Mais on se fait aussi beaucoup d’ennemis?
Mes ennemis, j’ai pris la précaution de les choisir en mauvaise santé pour qu’ils disparaissent avant moi.
Et ça fonctionne?
Oui, ça fonctionne pas mal. (Sourire.)
Vous avez aussi des mots très durs contre des personnes en bonne santé…
J’ai un combat contre les incompétents de la gauche française. Mais je ne suis plus seul dans ce cas. Avant l’élection de Hollande, j’étais un des seuls à dire: "Ce type n’est pas antipathique, mais il ne fait vraiment pas le poids, ce n’est pas parce qu’on a dirigé le département le plus endetté de France qu’on peut diriger la France." Et aujourd’hui, je me sens très majoritaire.
Vous êtes inquiet?
Oui, beaucoup. Et encore plus inquiet compte tenu de l’âge que j’ai, parce que j’aimerais bien qu’avant que je ne disparaisse, la France aille mieux.
Vous n’êtes donc pas qu’un journaliste, observateur du monde qui l’entoure?

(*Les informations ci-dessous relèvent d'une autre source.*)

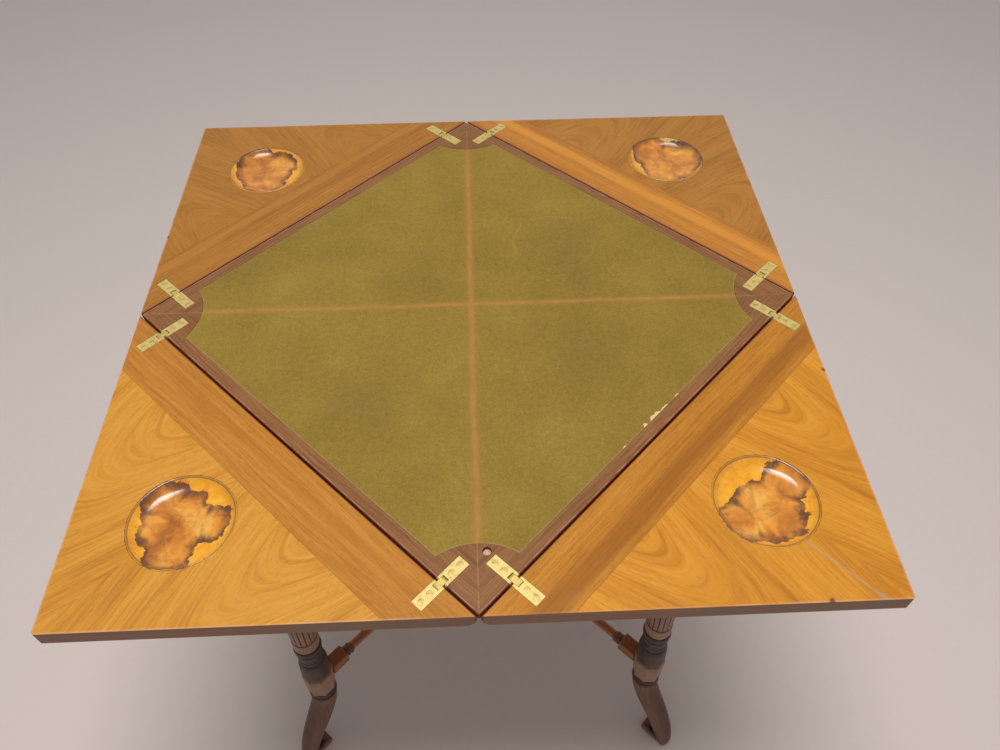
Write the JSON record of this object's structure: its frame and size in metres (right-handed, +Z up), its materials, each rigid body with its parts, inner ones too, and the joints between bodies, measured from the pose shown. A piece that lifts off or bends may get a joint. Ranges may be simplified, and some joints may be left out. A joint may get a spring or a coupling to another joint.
{
  "type": "envelope card table",
  "caption": "Open card table: a square cloth-lined board that turns on a four-legged frame, edged by triangular hinged flaps with round counter dishes",
  "frame": {"origin": "On the floor under the middle of the table, on the pivot's axis", "axes": "+Z up along the pivot, +Y towards the table's back, +X to its right seen from the front. The open flaps' outer edges and the frame's rails run along X and Y, and the board stands at 45 degrees to them"},
  "size_m": [0.7798, 0.7798, 0.74],
  "materials": {
    "board": "satin",
    "flap": "satin",
    "burr": "gloss",
    "frame": "satin",
    "peg": "matte",
    "baize": "matte",
    "brass": "satin",
    "iron": "matte"
  },
  "bodies": {
    "frame": {"leg_back_right": "frame", "leg_back_left": "frame", "leg_front_left": "frame", "leg_front_right": "frame", "rail_front": "frame", "rail_back": "frame", "rail_left": "frame", "rail_right": "frame", "pivot_bearer": "frame", "stretcher_back_right": "frame", "stretcher_back_left": "frame", "stretcher_front_left": "frame", "stretcher_front_right": "frame", "stretcher_boss": "frame"},
    "top": {"board": "board", "baize": "baize", "board_strap_back_right_a": "brass", "board_strap_back_right_b": "brass", "board_strap_back_left_a": "brass", "board_strap_back_left_b": "brass", "board_strap_front_left_a": "brass", "board_strap_front_left_b": "brass", "board_strap_front_right_a": "brass", "board_strap_front_right_b": "brass", "pivot_bolt": "iron", "pivot_washer": "iron", "pivot_nut": "iron", "peg_keeper": "brass"},
    "links_back_right": {"hinge_link_back_right_a": "brass", "hinge_link_back_right_b": "brass"},
    "flap_back_right": {"flap_back_right": "flap", "cup_back_right": "burr", "flap_strap_back_right_a": "brass", "flap_strap_back_right_b": "brass"},
    "links_back_left": {"hinge_link_back_left_a": "brass", "hinge_link_back_left_b": "brass"},
    "flap_back_left": {"flap_back_left": "flap", "cup_back_left": "burr", "flap_strap_back_left_a": "brass", "flap_strap_back_left_b": "brass"},
    "links_front_left": {"hinge_link_front_left_a": "brass", "hinge_link_front_left_b": "brass"},
    "flap_front_left": {"flap_front_left": "flap", "cup_front_left": "burr", "flap_strap_front_left_a": "brass", "flap_strap_front_left_b": "brass"},
    "links_front_right": {"hinge_link_front_right_a": "brass", "hinge_link_front_right_b": "brass"},
    "flap_front_right": {"flap_front_right": "flap", "cup_front_right": "burr", "flap_strap_front_right_a": "brass", "flap_strap_front_right_b": "brass"},
    "peg": {"lifting_peg": "peg"}
  },
  "joints": [
    {"name": "swivel", "type": "hinge", "parent": "frame", "child": "top", "pos_m": [0, 0, 0.74], "axis": [0, 0, 1], "continuous": true},
    {"name": "link_hinge_back_right", "type": "hinge", "parent": "top", "child": "links_back_right", "pos_m": [0.19233, 0.19233, 0.737], "axis": [0.7071, -0.7071, 0], "range_deg": [0, 90]},
    {"name": "flap_hinge_back_right", "type": "hinge", "parent": "links_back_right", "child": "flap_back_right", "pos_m": [0.19799, 0.19799, 0.737], "axis": [0.7071, -0.7071, 0], "range_deg": [0, 90]},
    {"name": "link_hinge_back_left", "type": "hinge", "parent": "top", "child": "links_back_left", "pos_m": [-0.19233, 0.19233, 0.737], "axis": [0.7071, 0.7071, 0], "range_deg": [0, 90]},
    {"name": "flap_hinge_back_left", "type": "hinge", "parent": "links_back_left", "child": "flap_back_left", "pos_m": [-0.19799, 0.19799, 0.737], "axis": [0.7071, 0.7071, 0], "range_deg": [0, 90]},
    {"name": "link_hinge_front_left", "type": "hinge", "parent": "top", "child": "links_front_left", "pos_m": [-0.19233, -0.19233, 0.737], "axis": [-0.7071, 0.7071, 0], "range_deg": [0, 90]},
    {"name": "flap_hinge_front_left", "type": "hinge", "parent": "links_front_left", "child": "flap_front_left", "pos_m": [-0.19799, -0.19799, 0.737], "axis": [-0.7071, 0.7071, 0], "range_deg": [0, 90]},
    {"name": "link_hinge_front_right", "type": "hinge", "parent": "top", "child": "links_front_right", "pos_m": [0.19233, -0.19233, 0.737], "axis": [-0.7071, -0.7071, 0], "range_deg": [0, 90]},
    {"name": "flap_hinge_front_right", "type": "hinge", "parent": "links_front_right", "child": "flap_front_right", "pos_m": [0.19799, -0.19799, 0.737], "axis": [-0.7071, -0.7071, 0], "range_deg": [0, 90]},
    {"name": "peg_slide", "type": "slide", "parent": "top", "child": "peg", "axis": [0, 0, 1], "range_m": [0, 0.0055]}
  ],
  "couplings": [
    {"joint": "link_hinge_back_right", "follows": "flap_hinge_back_right", "ratio": 1},
    {"joint": "link_hinge_back_left", "follows": "flap_hinge_back_left", "ratio": 1},
    {"joint": "link_hinge_front_left", "follows": "flap_hinge_front_left", "ratio": 1},
    {"joint": "link_hinge_front_right", "follows": "flap_hinge_front_right", "ratio": 1}
  ]
}
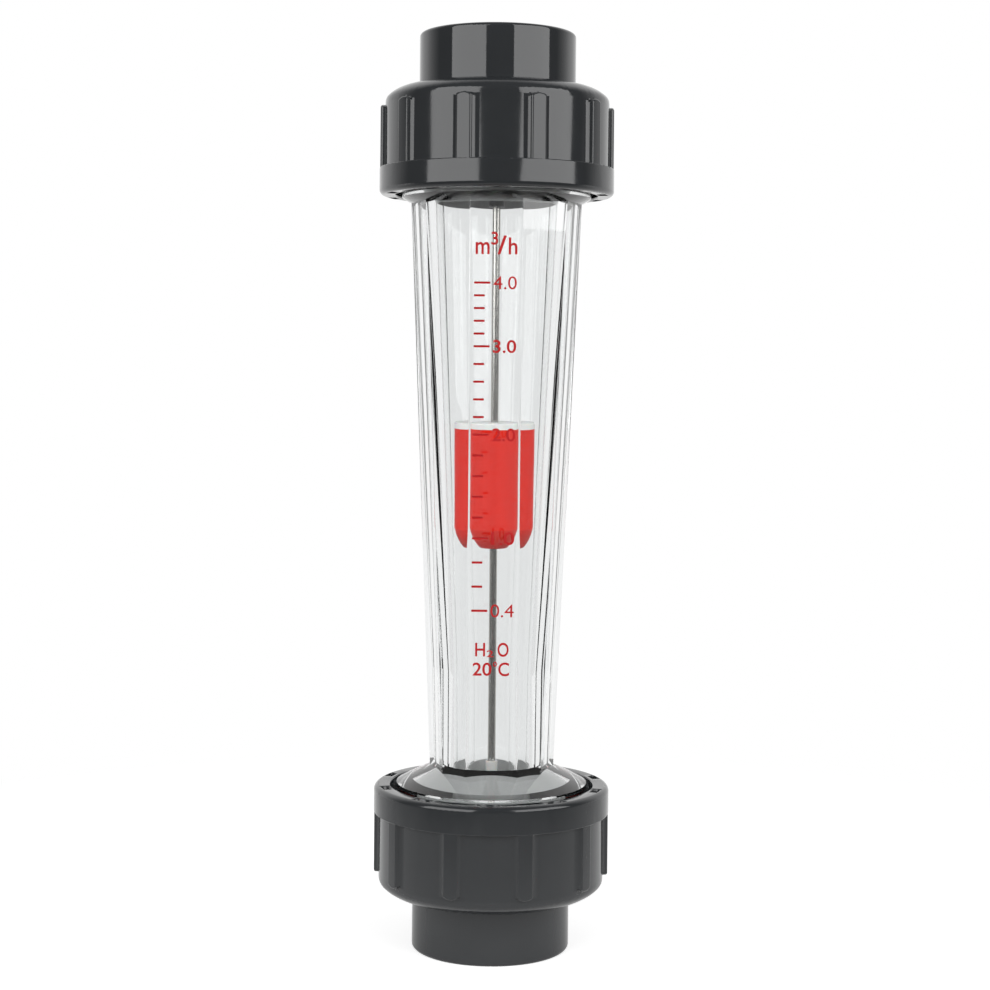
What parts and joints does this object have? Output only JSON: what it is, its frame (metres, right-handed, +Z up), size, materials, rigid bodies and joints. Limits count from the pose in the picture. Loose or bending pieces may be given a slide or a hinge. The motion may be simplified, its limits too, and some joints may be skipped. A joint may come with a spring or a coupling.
{
  "type": "rotameter",
  "caption": "Variable-area flow meter: a red float rides a steel rod in a clear tapered tube between dark plastic union nuts and pipe sockets.",
  "frame": {"origin": "centre of the lower pipe end's face, on the flow axis", "axes": "+Z up along the flow axis, -Y out of the flat that carries the scale"},
  "size_m": [0.078, 0.078, 0.303],
  "materials": {
    "clear_plastic": "clear moulded plastic, polished",
    "dark_plastic": "dark grey moulded PVC, glossy",
    "seal_rubber": "smooth red silicone",
    "bracket_plastic": "grey moulded plastic",
    "stainless": "drawn and polished stainless steel",
    "white_plastic": "natural white moulded plastic",
    "stop_plastic": "black moulded plastic",
    "red_plastic": "red moulded plastic, glossy"
  },
  "bodies": {
    "meter_body": {"measuring_tube": "clear_plastic", "lower_connector": "dark_plastic", "upper_connector": "dark_plastic", "lower_o_ring": "seal_rubber", "upper_o_ring": "seal_rubber", "lower_guide_bracket": "bracket_plastic", "upper_guide_bracket": "bracket_plastic", "guide_rod": "stainless", "lower_rod_washer": "stainless", "upper_rod_washer": "stainless", "lower_rod_nut": "stainless", "upper_rod_nut": "stainless", "lower_stop_sleeve": "white_plastic", "upper_stop_sleeve": "stop_plastic"},
    "lower_nut": {"lower_union_nut": "dark_plastic"},
    "upper_nut": {"upper_union_nut": "dark_plastic"},
    "float": {"float_shell": "red_plastic", "float_cap": "white_plastic", "float_weight": "stainless", "float_liner": "white_plastic"}
  },
  "joints": [
    {"name": "float_slide", "type": "slide", "parent": "meter_body", "child": "float", "axis": [0, 0, 1], "range_m": [-0.0701, 0.0712]},
    {"name": "lower_nut_turn", "type": "hinge", "parent": "meter_body", "child": "lower_nut", "pos_m": [0, 0, 0.0344], "axis": [0, 0, -1], "range_deg": [0, 1800]},
    {"name": "upper_nut_turn", "type": "hinge", "parent": "meter_body", "child": "upper_nut", "pos_m": [0, 0, 0.2686], "axis": [0, 0, 1], "range_deg": [0, 1800]}
  ]
}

Ah si, je ne suis que ça: un témoin! À de rares occasions, je suis devenu acteur, mais mon vrai métier est celui de témoin. Je vois et j’explique. Parfois j’explique ce que je n’avais pas entièrement compris, mais ça, c’est la grâce de l’état de journaliste.
Comment voyez-vous l’évolution du journalisme?
Internet a tout bousculé. Je pense que c’est bon qu’il y ait ce nouveau vecteur, parce que cela va permettre d’employer de nombreux jeunes journalistes, mais je les plains. Enfin, comme ils n’auront pas connu autre chose, ils souffriront moins. Quand je pense que le journaliste d’internet gagne à peine de quoi ne pas mourir de faim et que, de surcroît, il ne peut pas ou très rarement se faire un nom, je me dis qu’il faut encore beaucoup plus aimer ce métier que je ne l’ai aimé, pour vouloir le faire aujourd’hui.
Le papier a-t-il un avenir?
Distinguons. Je crois à l’avenir du livre papier, plus confortable que le livre informatique. Et puis, le livre laisse une trace. (Il désigne d’un geste sa bibliothèque.)
Vous continuez à suivre les nouvelles technologies?
Oh non! Je me suis arrêté à la radio et la télévision. Je n’utilise pas les réseaux sociaux, je n’ai pas de blog. Je fais appel aux médias que je connais. Et j’ai assez de tribunes comme ça. Je ne suis pas privé d’occasions de dire ce que je pense.